**GIVEN EXERCISE:**
Work out the number of lines in the records that include the word "object"; reply with that number alone.

start ITEMS

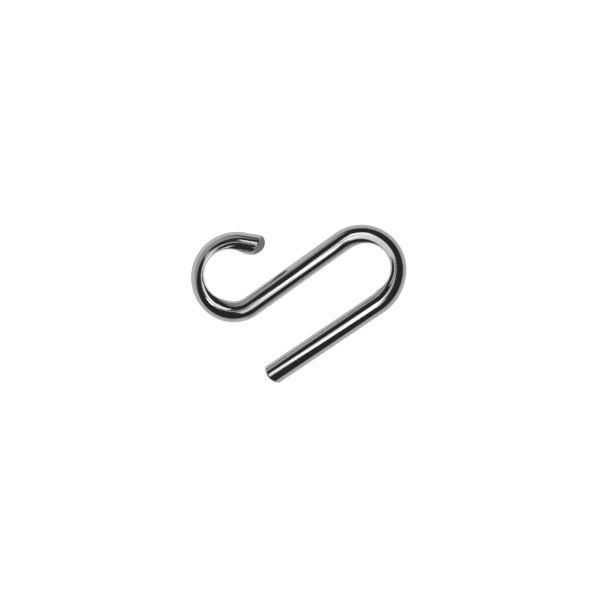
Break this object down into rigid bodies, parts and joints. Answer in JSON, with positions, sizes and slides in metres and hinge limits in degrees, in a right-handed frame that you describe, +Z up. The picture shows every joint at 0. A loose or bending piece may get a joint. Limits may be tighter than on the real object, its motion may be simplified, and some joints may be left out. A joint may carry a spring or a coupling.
{
  "type": "u-hook",
  "caption": "Round-wire steel hook lying flat: straight leg, U-bend, shank, and an open eye curled outwards at the far end.",
  "frame": {"origin": "centre of the U-bend's crown, in the plane of the wire's centreline, where the axis of a rod in the hook passes", "axes": "+X out of the U-bend, in line with the straight leg; +Y from the leg towards the shank and the eye; +Z up, square to the plane of the hook"},
  "size_m": [0.0463, 0.0365, 0.005],
  "materials": {
    "steel": "bright polished"
  },
  "bodies": {
    "root": {"hook": "steel"}
  },
  "joints": []
}
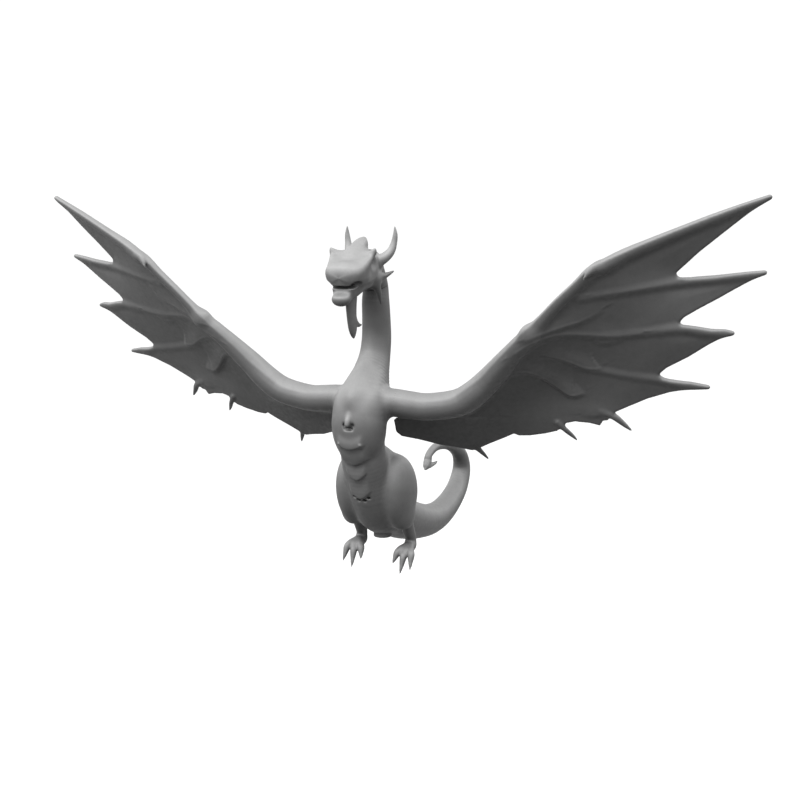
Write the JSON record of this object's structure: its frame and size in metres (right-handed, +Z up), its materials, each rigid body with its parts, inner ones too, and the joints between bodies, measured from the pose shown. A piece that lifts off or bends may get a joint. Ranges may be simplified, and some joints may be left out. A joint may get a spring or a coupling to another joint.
{
  "type": "dragon miniature",
  "caption": "Winged dragon tabletop figure with spread skin wings, horned head and curled tail; wings plug in, head and tail turn.",
  "frame": {"origin": "centre of the mouth of the flight stand socket in the belly", "axes": "+Z up, -Y the way the dragon faces, +X along its left wing; the figure is mirror-symmetric about X = 0"},
  "size_m": [0.2504, 0.1148, 0.1293],
  "materials": {
    "grey_resin": "matte, primer grey",
    "wing_resin": "matte, primer grey, thin section",
    "horn_resin": "matte, primer grey",
    "steel_pin": "drawn rod",
    "magnet_plate": "nickel plated",
    "brass_bush": "turned"
  },
  "bodies": {
    "body": {"chest": "grey_resin", "pelvis": "grey_resin", "neck": "grey_resin", "left_thigh": "grey_resin", "right_thigh": "grey_resin", "left_foot": "grey_resin", "right_foot": "grey_resin", "left_foot_claws": "horn_resin", "right_foot_claws": "horn_resin", "left_shoulder_magnet": "magnet_plate", "right_shoulder_magnet": "magnet_plate", "neck_pin": "steel_pin", "waist_pin": "steel_pin", "hip_pins": "steel_pin", "ankle_pins": "steel_pin", "head_pin": "steel_pin", "tail_pin": "steel_pin", "stand_socket_bush": "brass_bush"},
    "head": {"skull": "grey_resin", "lower_jaw": "grey_resin", "left_horn": "horn_resin", "right_horn": "horn_resin", "head_crest": "grey_resin", "left_brow_spike": "grey_resin", "right_brow_spike": "grey_resin", "left_cheek_frill": "grey_resin", "right_cheek_frill": "grey_resin", "chin_beard": "grey_resin"},
    "tail": {"tail_base": "grey_resin", "tail_curl": "grey_resin", "tail_barb": "horn_resin", "curl_pin": "steel_pin"},
    "left_pin": {"left_shoulder_pin": "steel_pin"},
    "right_pin": {"right_shoulder_pin": "steel_pin"},
    "left_wing": {"left_wing_arm": "grey_resin", "left_wing_skin": "wing_resin", "left_thumb_claw": "horn_resin"},
    "right_wing": {"right_wing_arm": "grey_resin", "right_wing_skin": "wing_resin", "right_thumb_claw": "horn_resin"}
  },
  "joints": [
    {"name": "head_turn", "type": "hinge", "parent": "body", "child": "head", "pos_m": [0, -0.0052, 0.088], "axis": [0, -0.2924, 0.9563], "range_deg": [-30, 30]},
    {"name": "tail_turn", "type": "hinge", "parent": "body", "child": "tail", "pos_m": [0, 0.024, -0.0008], "axis": [0, 0.9511, -0.309], "range_deg": [-20, 20]},
    {"name": "left_wing_unplug", "type": "slide", "parent": "body", "child": "left_pin", "axis": [1, 0, 0], "range_m": [0, 0.012]},
    {"name": "left_wing_swivel", "type": "hinge", "parent": "left_pin", "child": "left_wing", "pos_m": [0.012, -0.0133, 0.0505], "axis": [1, 0, 0], "range_deg": [-15, 15]},
    {"name": "right_wing_unplug", "type": "slide", "parent": "body", "child": "right_pin", "axis": [-1, 0, 0], "range_m": [0, 0.012]},
    {"name": "right_wing_swivel", "type": "hinge", "parent": "right_pin", "child": "right_wing", "pos_m": [-0.012, -0.0133, 0.0505], "axis": [1, 0, 0], "range_deg": [-15, 15]}
  ]
}
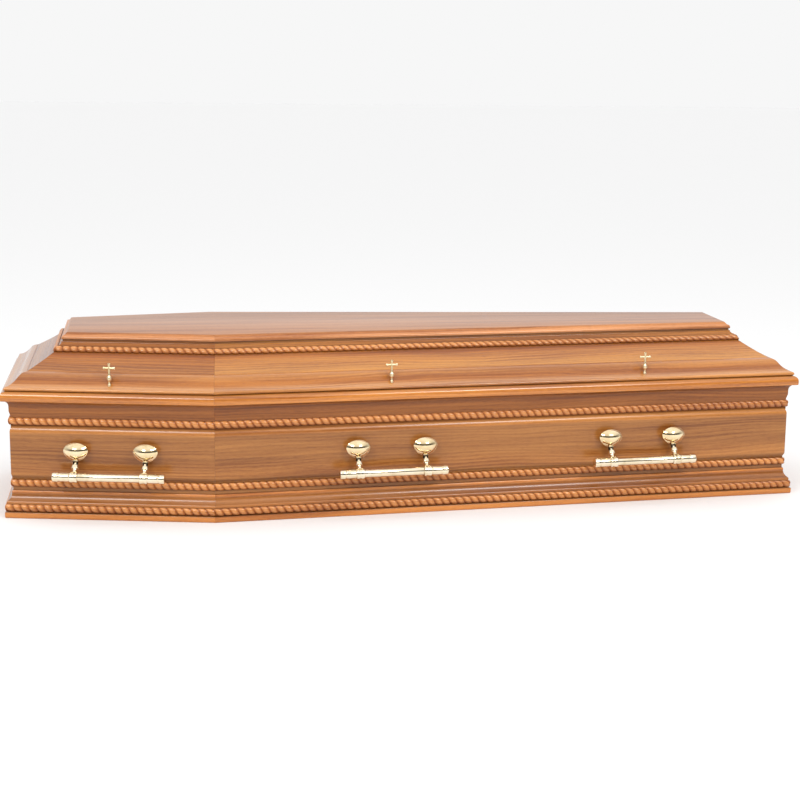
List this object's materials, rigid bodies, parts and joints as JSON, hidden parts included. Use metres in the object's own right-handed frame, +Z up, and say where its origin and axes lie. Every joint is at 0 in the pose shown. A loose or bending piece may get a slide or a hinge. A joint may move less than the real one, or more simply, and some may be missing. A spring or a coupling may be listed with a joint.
{
  "type": "coffin",
  "caption": "Shouldered wooden coffin with raised side panels, rope mouldings, a stepped lift-off lid, swinging brass bar handles and cross-headed lid screws.",
  "frame": {"origin": "under the middle of the overall box, on the plane the plinth rests on", "axes": "+X along the length from the head end to the foot end, +Z up, the pictured side faces -Y"},
  "size_m": [2.041, 0.7444, 0.441],
  "materials": {
    "wall_oak": "lacquered, semi-gloss, warm brown, grain along the boards",
    "plinth_oak": "lacquered, semi-gloss, warm brown",
    "floor_wood": "bare board",
    "rope_oak": "lacquered, semi-gloss, slightly lighter",
    "lid_frame_oak": "lacquered, glossy, warm brown",
    "lid_slope_oak": "lacquered, glossy, warm brown",
    "lid_top_oak": "lacquered, glossy",
    "lid_rope_oak": "lacquered, semi-gloss, slightly lighter",
    "knob_brass": "polished, pale gold",
    "handle_brass": "polished, pale gold",
    "cross_brass": "polished, pale gold"
  },
  "bodies": {
    "coffin": {"cross_left_1": "cross_brass", "cross_left_2": "cross_brass", "cross_left_3": "cross_brass", "cross_right_1": "cross_brass", "cross_right_2": "cross_brass", "cross_right_3": "cross_brass", "floor_board": "floor_wood", "knob_left_1a": "knob_brass", "knob_left_1b": "knob_brass", "knob_left_2a": "knob_brass", "knob_left_2b": "knob_brass", "knob_left_3a": "knob_brass", "knob_left_3b": "knob_brass", "knob_right_1a": "knob_brass", "knob_right_1b": "knob_brass", "knob_right_2a": "knob_brass", "knob_right_2b": "knob_brass", "knob_right_3a": "knob_brass", "knob_right_3b": "knob_brass", "lid_frame_foot": "lid_frame_oak", "lid_frame_head": "lid_frame_oak", "lid_frame_shoulder_left": "lid_frame_oak", "lid_frame_shoulder_right": "lid_frame_oak", "lid_frame_side_left": "lid_frame_oak", "lid_frame_side_right": "lid_frame_oak", "lid_slope_foot": "lid_slope_oak", "lid_slope_head": "lid_slope_oak", "lid_slope_shoulder_left": "lid_slope_oak", "lid_slope_shoulder_right": "lid_slope_oak", "lid_slope_side_left": "lid_slope_oak", "lid_slope_side_right": "lid_slope_oak", "lid_top_board": "lid_top_oak", "plinth_foot": "plinth_oak", "plinth_head": "plinth_oak", "plinth_shoulder_left": "plinth_oak", "plinth_shoulder_right": "plinth_oak", "plinth_side_left": "plinth_oak", "plinth_side_right": "plinth_oak", "rope_lid": "lid_rope_oak", "rope_lower": "rope_oak", "rope_plinth": "rope_oak", "rope_upper": "rope_oak", "wall_foot": "wall_oak", "wall_head": "wall_oak", "wall_shoulder_left": "wall_oak", "wall_shoulder_right": "wall_oak", "wall_side_left": "wall_oak", "wall_side_right": "wall_oak"},
    "handle_left_1": {"handle_left_1": "handle_brass"},
    "handle_left_2": {"handle_left_2": "handle_brass"},
    "handle_left_3": {"handle_left_3": "handle_brass"},
    "handle_right_1": {"handle_right_1": "handle_brass"},
    "handle_right_2": {"handle_right_2": "handle_brass"},
    "handle_right_3": {"handle_right_3": "handle_brass"}
  },
  "joints": [
    {"name": "handle_right_1_swing", "type": "hinge", "parent": "coffin", "child": "handle_right_1", "pos_m": [-0.75733, -0.31137, 0.1429], "axis": [-0.9801, 0.1984, 0], "range_deg": [0, 52]},
    {"name": "handle_right_2_swing", "type": "hinge", "parent": "coffin", "child": "handle_right_2", "pos_m": [-0.06769, -0.32578, 0.1429], "axis": [-0.9966, -0.0821, 0], "range_deg": [0, 52]},
    {"name": "handle_right_3_swing", "type": "hinge", "parent": "coffin", "child": "handle_right_3", "pos_m": [0.59118, -0.27154, 0.1429], "axis": [-0.9966, -0.0821, 0], "range_deg": [0, 52]},
    {"name": "handle_left_1_swing", "type": "hinge", "parent": "coffin", "child": "handle_left_1", "pos_m": [-0.75733, 0.31137, 0.1429], "axis": [0.9801, 0.1984, 0], "range_deg": [0, 52]},
    {"name": "handle_left_2_swing", "type": "hinge", "parent": "coffin", "child": "handle_left_2", "pos_m": [-0.06769, 0.32578, 0.1429], "axis": [0.9966, -0.0821, 0], "range_deg": [0, 52]},
    {"name": "handle_left_3_swing", "type": "hinge", "parent": "coffin", "child": "handle_left_3", "pos_m": [0.59118, 0.27154, 0.1429], "axis": [0.9966, -0.0821, 0], "range_deg": [0, 52]}
  ]
}
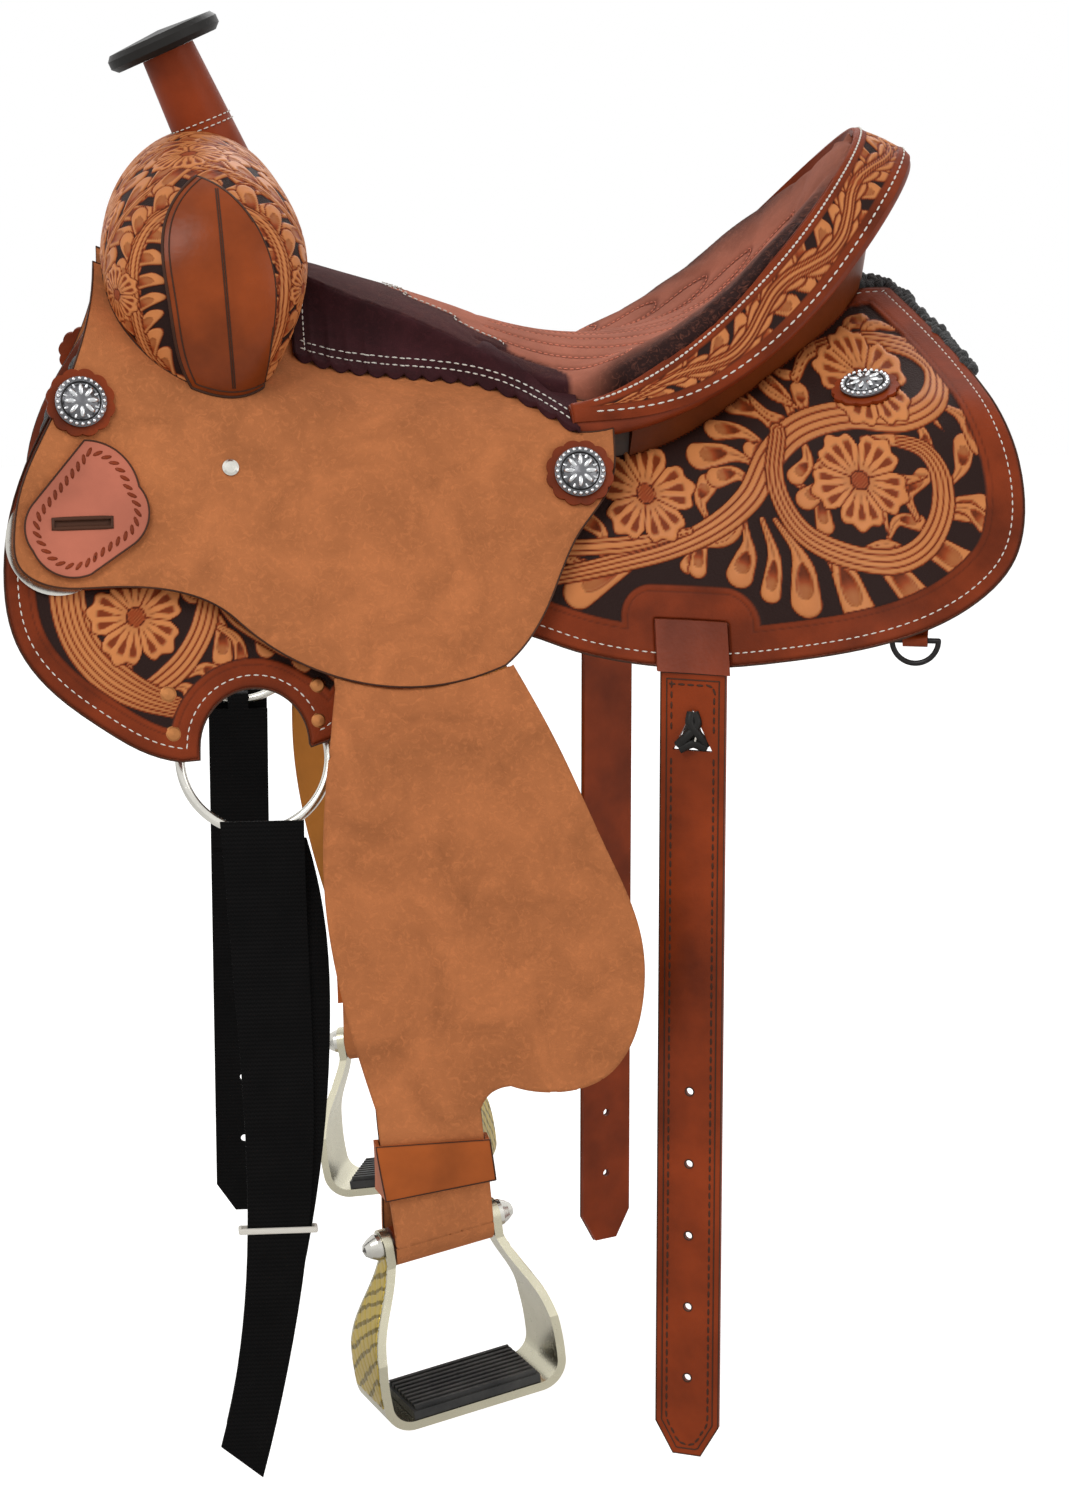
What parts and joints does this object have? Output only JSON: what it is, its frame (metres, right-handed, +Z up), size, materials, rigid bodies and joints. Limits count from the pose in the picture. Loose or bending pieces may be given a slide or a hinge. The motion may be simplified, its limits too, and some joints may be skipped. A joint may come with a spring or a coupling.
{
  "type": "western saddle",
  "caption": "Western saddle with horn, padded suede seat, tooled skirts, roughout jockeys and fenders, metal stirrups, rigging rings, latigo and flank billets; fenders and stirrups swing.",
  "frame": {"origin": "on the spine line of the horse-back form that the saddle rests on, below the lowest point of the seat", "axes": "+Z up, +X to the rear (cantle), -Y is the near (left) side"},
  "size_m": [0.6683, 0.5944, 0.9783],
  "materials": {
    "tooled_leather": "tooled, oiled",
    "roughout_leather": "rough flesh side out",
    "smooth_leather": "smooth, oiled",
    "black_leather": "black binding",
    "suede": "suede, quilted",
    "dark_suede": "suede",
    "fleece": "black pile",
    "tree_wood": "sealed",
    "steel": "stainless",
    "dark_steel": "black",
    "silver": "polished",
    "brass": "copper toned",
    "aluminium": "polished cast",
    "rubber": "ribbed",
    "webbing": "nylon webbing",
    "tie_cord": "white tie"
  },
  "bodies": {
    "saddle": {"billet_loops": "smooth_leather", "cantle_back": "smooth_leather", "cantle_board": "tree_wood", "cantle_roll": "tooled_leather", "conchos": "silver", "dee_tabs": "smooth_leather", "fleece_left": "fleece", "fleece_right": "fleece", "fork": "tree_wood", "front_dees": "steel", "ground_seat": "smooth_leather", "horn_cap": "black_leather", "horn_core": "steel", "horn_neck_cover": "smooth_leather", "jockey_left": "roughout_leather", "jockey_right": "roughout_leather", "latigo_keeper_left": "smooth_leather", "latigo_keeper_right": "smooth_leather", "leather_loop_left": "smooth_leather", "leather_loop_right": "smooth_leather", "rigging_ring_left": "steel", "rigging_ring_right": "steel", "rigging_rivets": "brass", "rosettes": "smooth_leather", "seat_pad": "suede", "seat_side_left": "dark_suede", "seat_side_right": "dark_suede", "skirt_left": "tooled_leather", "skirt_right": "tooled_leather", "swell_cover": "tooled_leather", "swell_gusset_left": "smooth_leather", "swell_gusset_right": "smooth_leather", "tree_bar_left": "tree_wood", "tree_bar_right": "tree_wood", "tree_screws": "steel"},
    "fender_hanger_left": {"fender_top_left": "roughout_leather"},
    "fender_left": {"fender_left": "roughout_leather", "stirrup_leather_left": "roughout_leather", "hobble_strap_left": "roughout_leather"},
    "stirrup_left": {"stirrup_left": "aluminium", "stirrup_tread_left": "rubber", "stirrup_bolt_left": "steel", "stirrup_roller_left": "smooth_leather"},
    "flank_billet_left": {"flank_billet_left": "smooth_leather"},
    "rear_dee_left": {"rear_dee_left": "dark_steel"},
    "fender_hanger_right": {"fender_top_right": "roughout_leather"},
    "fender_right": {"fender_right": "roughout_leather", "stirrup_leather_right": "roughout_leather", "hobble_strap_right": "roughout_leather"},
    "stirrup_right": {"stirrup_right": "aluminium", "stirrup_tread_right": "rubber", "stirrup_bolt_right": "steel", "stirrup_roller_right": "smooth_leather"},
    "flank_billet_right": {"flank_billet_right": "smooth_leather"},
    "rear_dee_right": {"rear_dee_right": "dark_steel"},
    "latigo": {"latigo_left": "webbing", "latigo_tie": "tie_cord"},
    "off_billet": {"off_billet_right": "webbing"}
  },
  "joints": [
    {"name": "fender_swing_left", "type": "hinge", "parent": "saddle", "child": "fender_hanger_left", "pos_m": [-0.105, -0.256, 0.008], "axis": [0, 1, 0], "range_deg": [-6, 2.5]},
    {"name": "fender_lift_left", "type": "hinge", "parent": "fender_hanger_left", "child": "fender_left", "pos_m": [-0.098, -0.2596, -0.2], "axis": [-1, 0, 0], "range_deg": [0, 70]},
    {"name": "stirrup_swing_left", "type": "hinge", "parent": "fender_left", "child": "stirrup_left", "pos_m": [-0.091, -0.2444, -0.528], "axis": [0.9494, 0.2722, 0.1564], "range_deg": [-75, 75]},
    {"name": "flank_billet_swing_left", "type": "hinge", "parent": "saddle", "child": "flank_billet_left", "pos_m": [0.08283, -0.22953, -0.1533], "axis": [0.8897, -0.4565, 0], "range_deg": [0, 22]},
    {"name": "rear_dee_swing_left", "type": "hinge", "parent": "saddle", "child": "rear_dee_left", "pos_m": [0.218, -0.2897, -0.124], "axis": [-0.962, 0.2729, 0], "range_deg": [-20, 65]},
    {"name": "fender_swing_right", "type": "hinge", "parent": "saddle", "child": "fender_hanger_right", "pos_m": [-0.105, 0.256, 0.008], "axis": [0, 1, 0], "range_deg": [-6, 2.5]},
    {"name": "fender_lift_right", "type": "hinge", "parent": "fender_hanger_right", "child": "fender_right", "pos_m": [-0.098, 0.2596, -0.2], "axis": [1, 0, 0], "range_deg": [0, 70]},
    {"name": "stirrup_swing_right", "type": "hinge", "parent": "fender_right", "child": "stirrup_right", "pos_m": [-0.091, 0.2444, -0.528], "axis": [0.9494, -0.2722, 0.1564], "range_deg": [-75, 75]},
    {"name": "flank_billet_swing_right", "type": "hinge", "parent": "saddle", "child": "flank_billet_right", "pos_m": [0.08283, 0.22953, -0.1533], "axis": [-0.8897, -0.4565, 0], "range_deg": [0, 22]},
    {"name": "rear_dee_swing_right", "type": "hinge", "parent": "saddle", "child": "rear_dee_right", "pos_m": [0.218, 0.2897, -0.124], "axis": [0.962, 0.2729, 0], "range_deg": [-20, 65]},
    {"name": "latigo_swing", "type": "hinge", "parent": "saddle", "child": "latigo", "pos_m": [-0.209, -0.24414, -0.25124], "axis": [1, 0, 0], "range_deg": [0, 30]},
    {"name": "off_billet_swing", "type": "hinge", "parent": "saddle", "child": "off_billet", "pos_m": [-0.209, 0.24414, -0.25124], "axis": [-1, 0, 0], "range_deg": [0, 30]}
  ]
}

end ITEMS

**WRITTEN ANSWER:**
4